### Task goal
Repeat the data verbatim.

--- Start Data lines ---

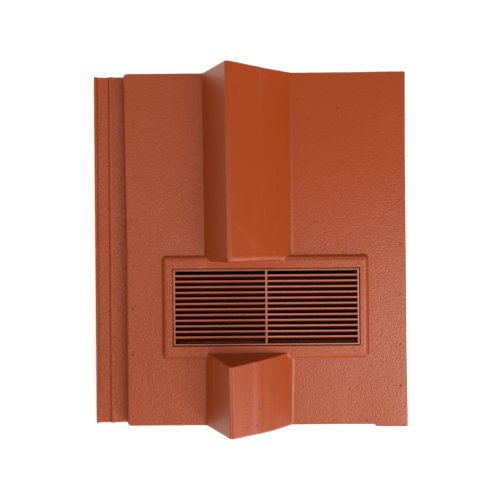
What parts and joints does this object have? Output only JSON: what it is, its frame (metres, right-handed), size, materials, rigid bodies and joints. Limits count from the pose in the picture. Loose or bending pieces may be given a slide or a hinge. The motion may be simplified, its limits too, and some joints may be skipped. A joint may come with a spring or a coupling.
{
  "type": "roof vent tile",
  "caption": "Interlocking plastic roof tile with a hollow raised ridge, side laps and a raised frame that holds a slatted air grille.",
  "frame": {"origin": "under the middle of the tile's plan, on the plane it rests on", "axes": "+X runs across the roof towards the covering lap, +Y runs up the slope to the tile's head, +Z points out of the roof"},
  "size_m": [0.383, 0.432, 0.076],
  "materials": {
    "formed_plastic": "terracotta colour, satin, fine leathery grain",
    "moulded_plastic": "terracotta colour, satin, smooth"
  },
  "bodies": {
    "root": {"tile_shell": "formed_plastic", "louvre_grille": "moulded_plastic"}
  },
  "joints": []
}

--- End Data lines ---

### Full solution
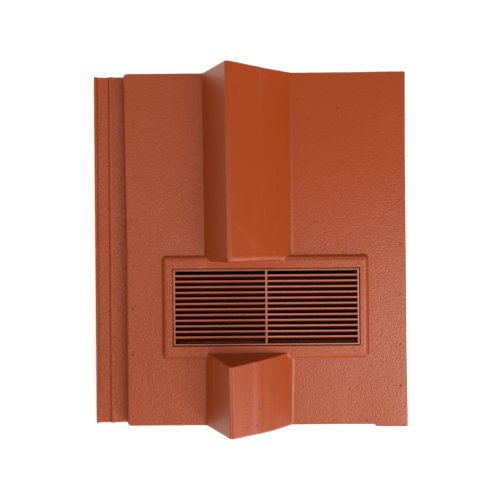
What parts and joints does this object have? Output only JSON: what it is, its frame (metres, right-handed), size, materials, rigid bodies and joints. Limits count from the pose in the picture. Loose or bending pieces may be given a slide or a hinge. The motion may be simplified, its limits too, and some joints may be skipped. A joint may come with a spring or a coupling.
{
  "type": "roof vent tile",
  "caption": "Interlocking plastic roof tile with a hollow raised ridge, side laps and a raised frame that holds a slatted air grille.",
  "frame": {"origin": "under the middle of the tile's plan, on the plane it rests on", "axes": "+X runs across the roof towards the covering lap, +Y runs up the slope to the tile's head, +Z points out of the roof"},
  "size_m": [0.383, 0.432, 0.076],
  "materials": {
    "formed_plastic": "terracotta colour, satin, fine leathery grain",
    "moulded_plastic": "terracotta colour, satin, smooth"
  },
  "bodies": {
    "root": {"tile_shell": "formed_plastic", "louvre_grille": "moulded_plastic"}
  },
  "joints": []
}